Aim
All the records that follow need to be reproduced exactly. Omit the images.

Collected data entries
----

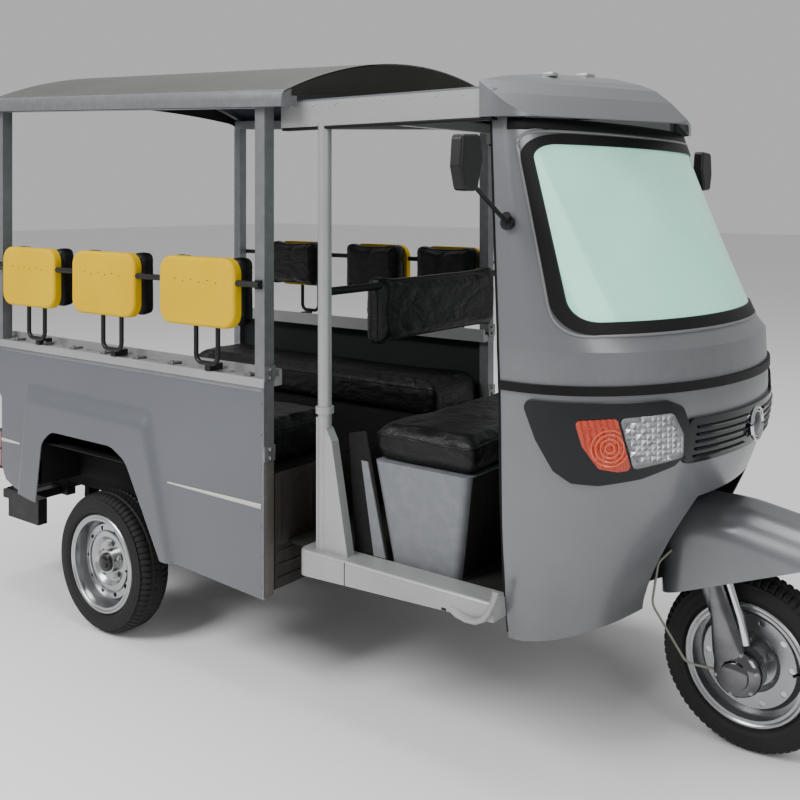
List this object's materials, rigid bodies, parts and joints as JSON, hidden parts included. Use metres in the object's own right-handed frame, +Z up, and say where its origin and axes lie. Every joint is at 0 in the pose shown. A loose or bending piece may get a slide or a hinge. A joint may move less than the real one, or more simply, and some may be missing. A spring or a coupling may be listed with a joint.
{
  "type": "electric rickshaw",
  "caption": "Three-wheeled electric passenger rickshaw with an arched roof, open sides, facing benches and a glazed driver's cab.",
  "frame": {"origin": "middle of the overall length and width, on the ground", "axes": "+X forward along the vehicle's length, +Y to its left, +Z up"},
  "size_m": [3.156, 1.6936, 2.0997],
  "materials": {
    "body_grey": "satin",
    "tub_grey": "satin",
    "pale_grey": "satin",
    "post_grey": "satin",
    "chassis_black": "matte",
    "black_paint": "satin",
    "vinyl": "satin",
    "yellow": "glossy",
    "red_lens": "glossy",
    "amber_lens": "glossy",
    "clear_lens": "glossy",
    "glass": "glossy",
    "rubber_mat": "matte",
    "rubber": "satin",
    "gloss_black": "glossy",
    "mirror_black": "satin",
    "box_grey": "satin",
    "dash_black": "matte",
    "fork_steel": "satin",
    "cable_grey": "satin",
    "tyre": "matte",
    "rim_steel": "satin"
  },
  "bodies": {
    "chassis": {"chassis_frame": "chassis_black", "rear_axle": "chassis_black", "leaf_springs": "chassis_black", "tub_floor": "chassis_black", "tub_side_right": "tub_grey", "tub_side_left": "tub_grey", "top_ledges": "pale_grey", "roof_frame": "post_grey", "rear_roof": "body_grey", "bench_bases": "chassis_black", "bench_cushions": "vinyl", "backrest_pads": "vinyl", "backrest_shells": "yellow", "backrest_bars": "black_paint", "rear_step": "black_paint", "tail_lamps": "red_lens", "cab_floor": "rubber_mat", "sill_boards": "pale_grey", "b_posts": "pale_grey", "cab_roof": "body_grey", "cab_upper": "body_grey", "cab_lower": "body_grey", "waist_moulding": "rubber", "windscreen_gasket": "rubber", "windscreen": "glass", "lamp_surrounds": "gloss_black", "headlamps": "clear_lens", "indicators": "amber_lens", "nose_grille": "gloss_black", "mirrors": "mirror_black", "seat_box": "box_grey", "driver_cushion": "vinyl", "driver_backrest": "vinyl", "dashboard": "dash_black", "front_wheel_well": "chassis_black"},
    "steering": {"fork": "fork_steel", "front_fender": "body_grey", "handlebar": "black_paint", "front_brake_cable": "cable_grey"},
    "front_wheel": {"front_tyre": "tyre", "front_rim": "rim_steel"},
    "rear_wheel_right": {"rear_tyre_right": "tyre", "rear_rim_right": "rim_steel"},
    "rear_wheel_left": {"rear_tyre_left": "tyre", "rear_rim_left": "rim_steel"}
  },
  "joints": [
    {"name": "steering_hinge", "type": "hinge", "parent": "chassis", "child": "steering", "pos_m": [1.072, 0, 0.75], "axis": [-0.3746, 0, 0.9272], "range_deg": [-35, 35]},
    {"name": "front_wheel_spin", "type": "hinge", "parent": "steering", "child": "front_wheel", "pos_m": [1.292, 0, 0.25], "axis": [0, 1, 0], "continuous": true},
    {"name": "rear_wheel_right_spin", "type": "hinge", "parent": "chassis", "child": "rear_wheel_right", "pos_m": [-0.813, -0.617, 0.25], "axis": [0, 1, 0], "continuous": true},
    {"name": "rear_wheel_left_spin", "type": "hinge", "parent": "chassis", "child": "rear_wheel_left", "pos_m": [-0.813, 0.617, 0.25], "axis": [0, 1, 0], "continuous": true}
  ]
}
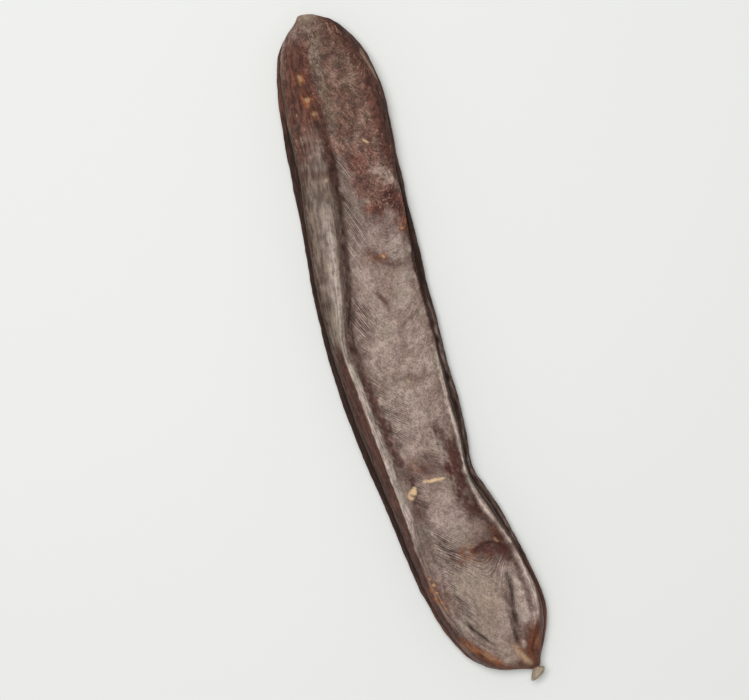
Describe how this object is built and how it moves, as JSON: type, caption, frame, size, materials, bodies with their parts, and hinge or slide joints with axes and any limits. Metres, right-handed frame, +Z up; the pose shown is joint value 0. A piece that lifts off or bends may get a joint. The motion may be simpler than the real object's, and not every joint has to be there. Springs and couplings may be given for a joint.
{
  "type": "carob pod",
  "caption": "Ripe, dried carob pod lying on a broad side: long, flat and gently bent, dark brown, with thick seamed edges round sunken faces.",
  "frame": {"origin": "middle of the pod's length and width, on the surface that it lies on", "axes": "+X along the pod from the stalk scar to the dried style, +Z up from the surface, +Y across it towards the edge with the deep notch"},
  "size_m": [0.1736, 0.0344, 0.012],
  "materials": {
    "skin": "waxy, leathery, satin"
  },
  "bodies": {
    "root": {"pod": "skin"}
  },
  "joints": []
}
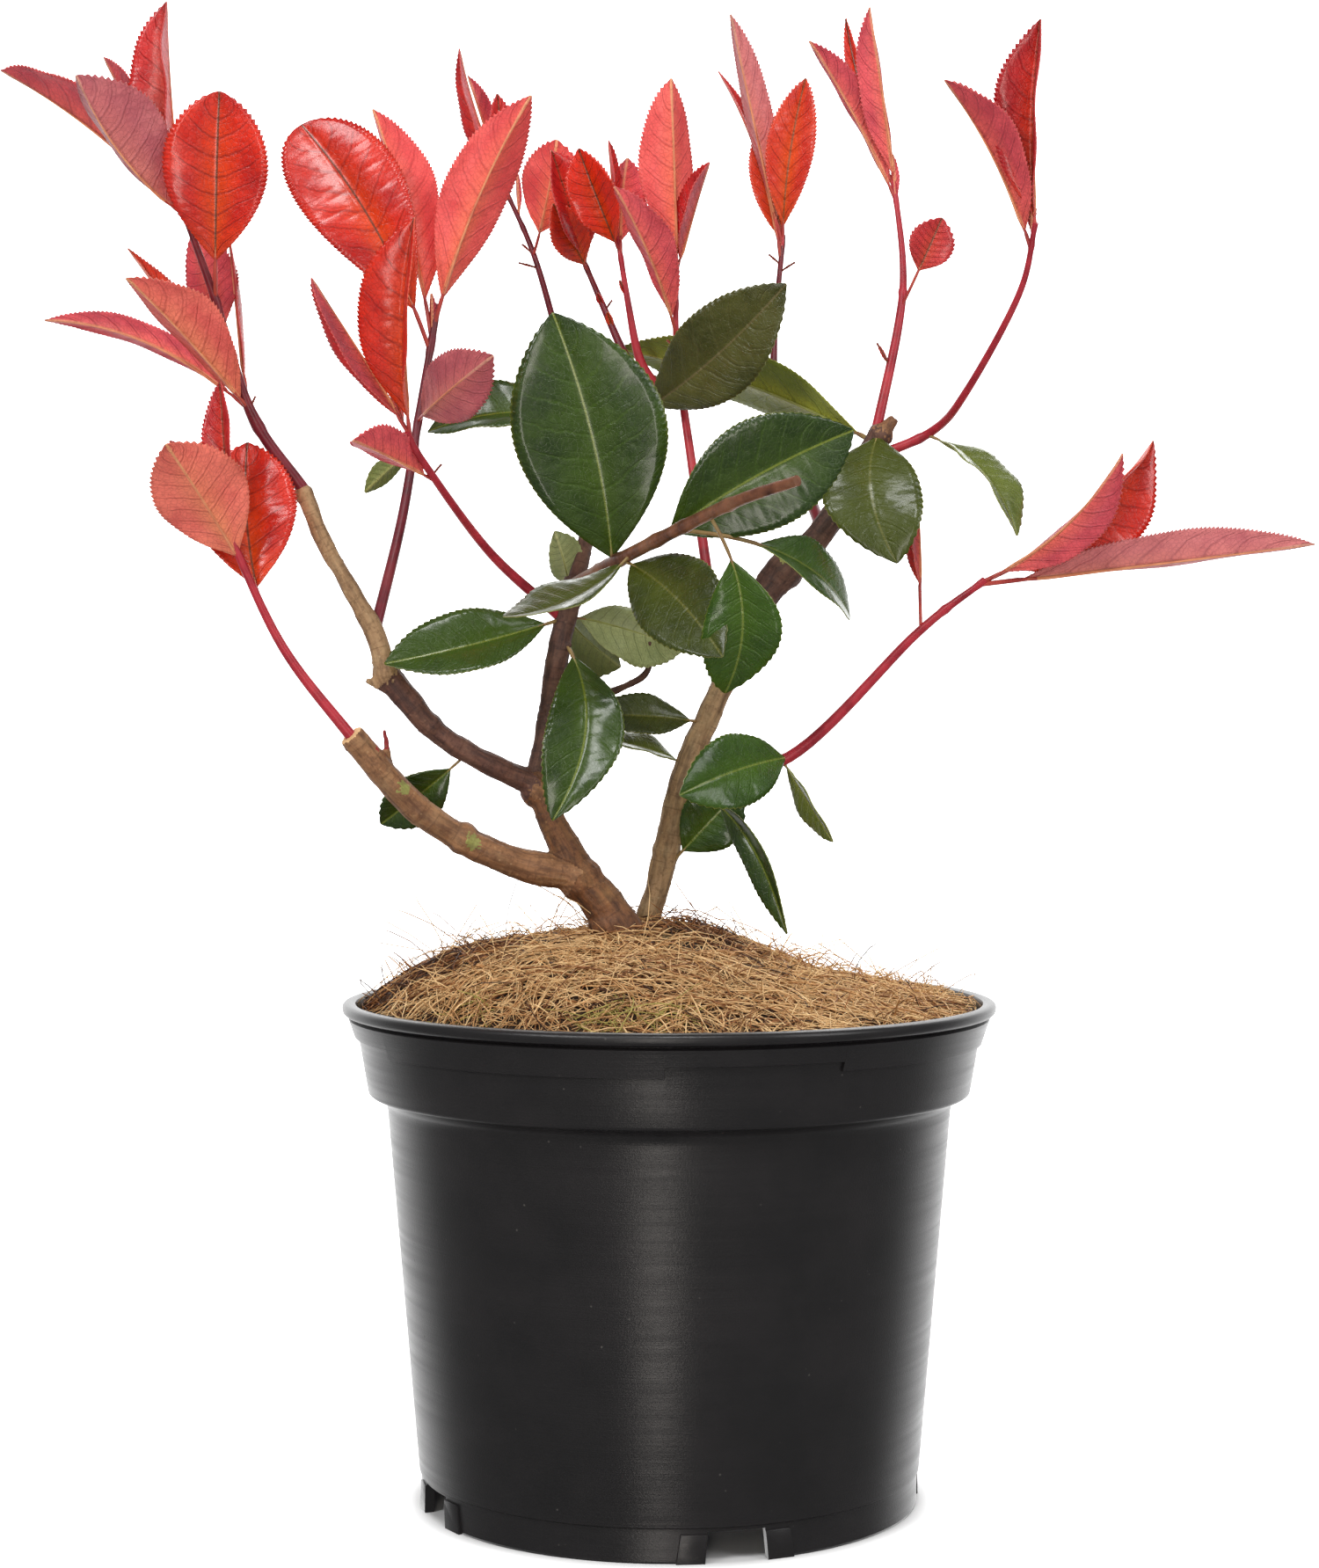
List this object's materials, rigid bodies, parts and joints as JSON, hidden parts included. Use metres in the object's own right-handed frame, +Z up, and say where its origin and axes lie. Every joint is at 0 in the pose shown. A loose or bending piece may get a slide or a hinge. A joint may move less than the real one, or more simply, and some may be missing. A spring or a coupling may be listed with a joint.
{
  "type": "potted shrub",
  "caption": "Young red-leaved photinia shrub with woody boughs and leafy shoots, in a black plastic nursery pot topped with coir mulch",
  "frame": {"origin": "centre of the box's bottom face: on the pot's axis, on the surface that the pot stands on", "axes": "+Z up, +X to the right seen from the front, +Y to the back"},
  "size_m": [0.4627, 0.23, 0.542],
  "materials": {
    "pot_plastic": "satin",
    "compost": "matte",
    "coir": "matte",
    "bark": "matte",
    "red_foliage": "satin",
    "green_foliage": "satin"
  },
  "bodies": {
    "root": {"pot": "pot_plastic", "growing_medium": "compost", "coir_mulch": "coir", "trunk": "bark", "low_left_bough": "bark", "fork_stem": "bark", "middle_bough": "bark", "left_bough": "bark", "left_bough_top": "bark", "back_bough": "bark", "right_stem": "bark", "right_bough": "bark", "bent_twig": "bark", "far_left_shoot": "red_foliage", "low_left_shoot": "red_foliage", "left_shoot": "red_foliage", "front_left_shoot": "red_foliage", "back_left_shoot": "red_foliage", "back_shoot": "red_foliage", "upright_shoot": "red_foliage", "tall_middle_shoot": "red_foliage", "tall_right_shoot": "red_foliage", "slim_right_shoot": "red_foliage", "far_right_shoot": "red_foliage", "low_right_shoot": "red_foliage", "cut_shoot": "green_foliage", "upper_green_leaf": "green_foliage", "behind_left_leaf": "green_foliage", "long_yellow_leaf": "green_foliage", "node_leaf": "green_foliage", "left_green_leaf": "green_foliage", "hanging_leaf": "green_foliage", "small_pale_leaf": "green_foliage", "pale_leaf_right": "green_foliage", "pale_leaf_low": "green_foliage", "inner_leaf_upper": "green_foliage", "inner_leaf_lower": "green_foliage", "base_leaf": "green_foliage", "low_hanging_leaf": "green_foliage", "shaded_left_leaf": "green_foliage"}
  },
  "joints": []
}
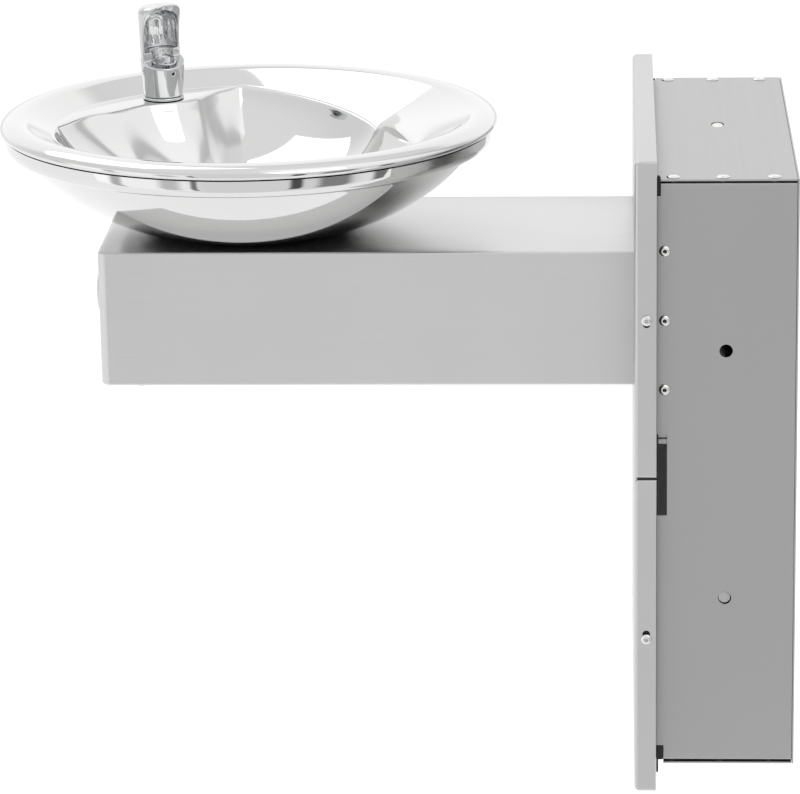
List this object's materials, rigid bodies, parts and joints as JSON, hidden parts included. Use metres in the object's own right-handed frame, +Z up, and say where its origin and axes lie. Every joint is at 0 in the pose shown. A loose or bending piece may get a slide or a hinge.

----

The solution
List this object's materials, rigid bodies, parts and joints as JSON, hidden parts included. Use metres in the object's own right-handed frame, +Z up, and say where its origin and axes lie. Every joint is at 0 in the pose shown. A loose or bending piece may get a slide or a hinge. A joint may move less than the real one, or more simply, and some may be missing. A spring or a coupling may be listed with a joint.
{
  "type": "electric rickshaw",
  "caption": "Three-wheeled electric passenger rickshaw with an arched roof, open sides, facing benches and a glazed driver's cab.",
  "frame": {"origin": "middle of the overall length and width, on the ground", "axes": "+X forward along the vehicle's length, +Y to its left, +Z up"},
  "size_m": [3.156, 1.6936, 2.0997],
  "materials": {
    "body_grey": "satin",
    "tub_grey": "satin",
    "pale_grey": "satin",
    "post_grey": "satin",
    "chassis_black": "matte",
    "black_paint": "satin",
    "vinyl": "satin",
    "yellow": "glossy",
    "red_lens": "glossy",
    "amber_lens": "glossy",
    "clear_lens": "glossy",
    "glass": "glossy",
    "rubber_mat": "matte",
    "rubber": "satin",
    "gloss_black": "glossy",
    "mirror_black": "satin",
    "box_grey": "satin",
    "dash_black": "matte",
    "fork_steel": "satin",
    "cable_grey": "satin",
    "tyre": "matte",
    "rim_steel": "satin"
  },
  "bodies": {
    "chassis": {"chassis_frame": "chassis_black", "rear_axle": "chassis_black", "leaf_springs": "chassis_black", "tub_floor": "chassis_black", "tub_side_right": "tub_grey", "tub_side_left": "tub_grey", "top_ledges": "pale_grey", "roof_frame": "post_grey", "rear_roof": "body_grey", "bench_bases": "chassis_black", "bench_cushions": "vinyl", "backrest_pads": "vinyl", "backrest_shells": "yellow", "backrest_bars": "black_paint", "rear_step": "black_paint", "tail_lamps": "red_lens", "cab_floor": "rubber_mat", "sill_boards": "pale_grey", "b_posts": "pale_grey", "cab_roof": "body_grey", "cab_upper": "body_grey", "cab_lower": "body_grey", "waist_moulding": "rubber", "windscreen_gasket": "rubber", "windscreen": "glass", "lamp_surrounds": "gloss_black", "headlamps": "clear_lens", "indicators": "amber_lens", "nose_grille": "gloss_black", "mirrors": "mirror_black", "seat_box": "box_grey", "driver_cushion": "vinyl", "driver_backrest": "vinyl", "dashboard": "dash_black", "front_wheel_well": "chassis_black"},
    "steering": {"fork": "fork_steel", "front_fender": "body_grey", "handlebar": "black_paint", "front_brake_cable": "cable_grey"},
    "front_wheel": {"front_tyre": "tyre", "front_rim": "rim_steel"},
    "rear_wheel_right": {"rear_tyre_right": "tyre", "rear_rim_right": "rim_steel"},
    "rear_wheel_left": {"rear_tyre_left": "tyre", "rear_rim_left": "rim_steel"}
  },
  "joints": [
    {"name": "steering_hinge", "type": "hinge", "parent": "chassis", "child": "steering", "pos_m": [1.072, 0, 0.75], "axis": [-0.3746, 0, 0.9272], "range_deg": [-35, 35]},
    {"name": "front_wheel_spin", "type": "hinge", "parent": "steering", "child": "front_wheel", "pos_m": [1.292, 0, 0.25], "axis": [0, 1, 0], "continuous": true},
    {"name": "rear_wheel_right_spin", "type": "hinge", "parent": "chassis", "child": "rear_wheel_right", "pos_m": [-0.813, -0.617, 0.25], "axis": [0, 1, 0], "continuous": true},
    {"name": "rear_wheel_left_spin", "type": "hinge", "parent": "chassis", "child": "rear_wheel_left", "pos_m": [-0.813, 0.617, 0.25], "axis": [0, 1, 0], "continuous": true}
  ]
}
Describe how this object is built and how it moves, as JSON: type, caption, frame, size, materials, bodies with their parts, and hinge or slide joints with axes and any limits. Metres, right-handed frame, +Z up; the pose shown is joint value 0. A piece that lifts off or bends may get a joint. The motion may be simpler than the real object's, and not every joint has to be there. Springs and couplings may be given for a joint.
{
  "type": "carob pod",
  "caption": "Ripe, dried carob pod lying on a broad side: long, flat and gently bent, dark brown, with thick seamed edges round sunken faces.",
  "frame": {"origin": "middle of the pod's length and width, on the surface that it lies on", "axes": "+X along the pod from the stalk scar to the dried style, +Z up from the surface, +Y across it towards the edge with the deep notch"},
  "size_m": [0.1736, 0.0344, 0.012],
  "materials": {
    "skin": "waxy, leathery, satin"
  },
  "bodies": {
    "root": {"pod": "skin"}
  },
  "joints": []
}
List this object's materials, rigid bodies, parts and joints as JSON, hidden parts included. Use metres in the object's own right-handed frame, +Z up, and say where its origin and axes lie. Every joint is at 0 in the pose shown. A loose or bending piece may get a slide or a hinge. A joint may move less than the real one, or more simply, and some may be missing. A spring or a coupling may be listed with a joint.
{
  "type": "potted shrub",
  "caption": "Young red-leaved photinia shrub with woody boughs and leafy shoots, in a black plastic nursery pot topped with coir mulch",
  "frame": {"origin": "centre of the box's bottom face: on the pot's axis, on the surface that the pot stands on", "axes": "+Z up, +X to the right seen from the front, +Y to the back"},
  "size_m": [0.4627, 0.23, 0.542],
  "materials": {
    "pot_plastic": "satin",
    "compost": "matte",
    "coir": "matte",
    "bark": "matte",
    "red_foliage": "satin",
    "green_foliage": "satin"
  },
  "bodies": {
    "root": {"pot": "pot_plastic", "growing_medium": "compost", "coir_mulch": "coir", "trunk": "bark", "low_left_bough": "bark", "fork_stem": "bark", "middle_bough": "bark", "left_bough": "bark", "left_bough_top": "bark", "back_bough": "bark", "right_stem": "bark", "right_bough": "bark", "bent_twig": "bark", "far_left_shoot": "red_foliage", "low_left_shoot": "red_foliage", "left_shoot": "red_foliage", "front_left_shoot": "red_foliage", "back_left_shoot": "red_foliage", "back_shoot": "red_foliage", "upright_shoot": "red_foliage", "tall_middle_shoot": "red_foliage", "tall_right_shoot": "red_foliage", "slim_right_shoot": "red_foliage", "far_right_shoot": "red_foliage", "low_right_shoot": "red_foliage", "cut_shoot": "green_foliage", "upper_green_leaf": "green_foliage", "behind_left_leaf": "green_foliage", "long_yellow_leaf": "green_foliage", "node_leaf": "green_foliage", "left_green_leaf": "green_foliage", "hanging_leaf": "green_foliage", "small_pale_leaf": "green_foliage", "pale_leaf_right": "green_foliage", "pale_leaf_low": "green_foliage", "inner_leaf_upper": "green_foliage", "inner_leaf_lower": "green_foliage", "base_leaf": "green_foliage", "low_hanging_leaf": "green_foliage", "shaded_left_leaf": "green_foliage"}
  },
  "joints": []
}
List this object's materials, rigid bodies, parts and joints as JSON, hidden parts included. Use metres in the object's own right-handed frame, +Z up, and say where its origin and axes lie. Every joint is at 0 in the pose shown. A loose or bending piece may get a slide or a hinge.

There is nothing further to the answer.